Pasada la pandemia estimo que la natura del hombre seguirá siendo idéntica, descreo del parecer de quienes se esperanzan en una metánoia ‘cambio de sentimientos’ (Plutarco, Moral., 56 a); con todo, pienso que la sociedad modificará algunas conductas. Habrá una mayor atención a medidas sanitarias, un despliegue del mundo digital, un nuevo modo de encarar la enseñanza, se fortalecerá el cuidado de la tierra privilegiando cultivos naturales, el ahorro del agua, la búsqueda de energías no contaminantes y, entre otros hechos, una alerta sobre los perjuicios derivados del cambio climático. El reconocimiento de que no existen certezas, de que entre el blanco y el negro hay una ininterrumpida gama de grises y de que constantemente la vida nos pone frente a encrucijadas, como al malhadado Edipo. La peste nos situó a todos en un mismo barco a punto de zozobrar. ¿Quiénes serán los que lograrán salvarse? ¿Quiénes tendrán ese privilegio?

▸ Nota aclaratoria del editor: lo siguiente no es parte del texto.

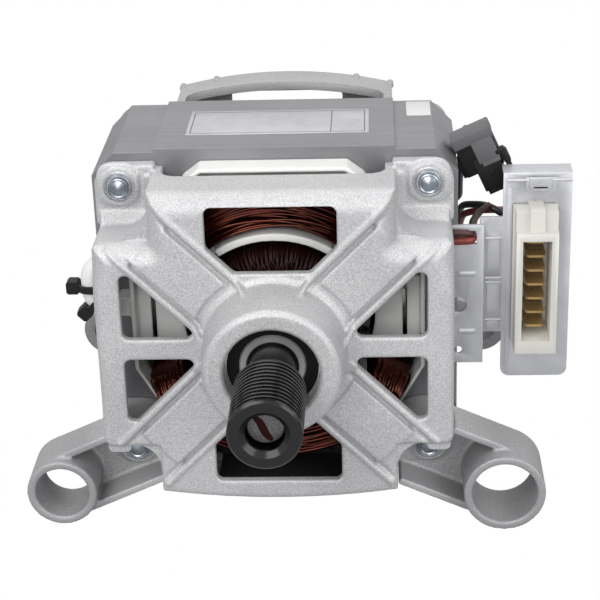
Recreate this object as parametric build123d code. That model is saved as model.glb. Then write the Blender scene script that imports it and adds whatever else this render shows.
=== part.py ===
from build123d import *
import math
import os

# Universal motor of a front-loading washing machine: two die-cast end brackets bolted over a
# laminated stator, a wound rotor on two ball bearings, a ribbed belt pulley and a plug bracket.
# Millimetres. Y runs along the shaft, from the pulley (minus) to the rear; X is to the right as
# the pulley is faced; Z is up. The origin is on the shaft axis, in the middle of the pulley.

os.makedirs("parts", exist_ok=True)

# Driving dimensions
STATOR_WIDTH = 120.0
STATOR_HEIGHT = 113.6
STACK_LENGTH = 52.2
BORE_SHARE = 0.7
POLE_BACK_X = 10.5
POLE_BACK_Z = 8.26
AIR_GAP = 0.5
PULLEY_LENGTH = 28.9
PULLEY_RADIUS = 11.33
PULLEY_TO_HUB = 10.4
HUB_REACH = 19.5
FRONT_DEPTH = 30.2
REAR_DEPTH = 44.8
LEG_REACH = 17.6
LEG_FALL = 5.4
SHAFT_RADIUS = 7.5

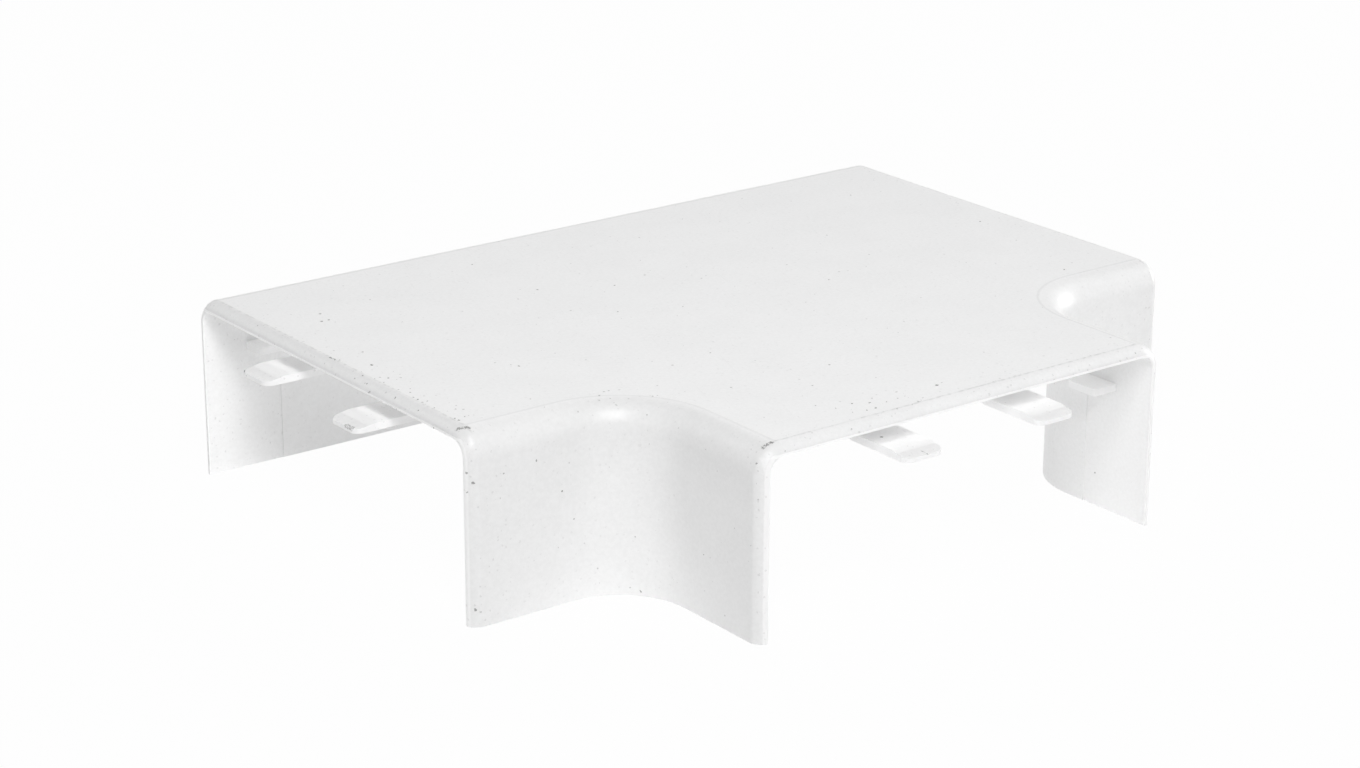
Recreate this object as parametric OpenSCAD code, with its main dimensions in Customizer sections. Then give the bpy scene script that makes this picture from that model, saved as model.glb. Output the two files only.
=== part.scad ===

Tras la pandemia, sin considerar religiones u otros recursos soteriológicos, advierto un revival de filosofías que apuntan a valorar la sencillez y descubrir el encanto de la vida. Quienes, en esta reclusión, han percibido el zumbido del tiempo y entrevisto el rostro de la muerte, buscarán la ataraxía ‘imperturbabilidad’ del espíritu, sugerida por los epicúreos, como forma de alcanzar la paz interior. Insto a que en el día después, meditemos sobre el poema de Mark Strand “The continuos Life” que nos habla de que “la mayor fortuna es la de haber nacido, que se vive en una ráfaga borrosa de horas y días, meses y años, y uno cree que eso tiene sentido, a pesar del temor ocasional de que uno se va a ir sin nada terminado, nada para probar que uno existió” (trad. E. Zaidenwerg). Pero me resisto. Aspiro a que mi vida no muera en el olvido. La pandemia nos ha obligado a bucear en nuestra interioridad; así, pues, recojo en mis manos, como decían los antiguos, la lámpara de la vida y la entrego a quienes vienen detrás de mí. Pretendo con ello, dejar la huella de mi tránsito por este mundo como una chispa, por insignificante que fuere, para que pueda aportar algo de lumbre.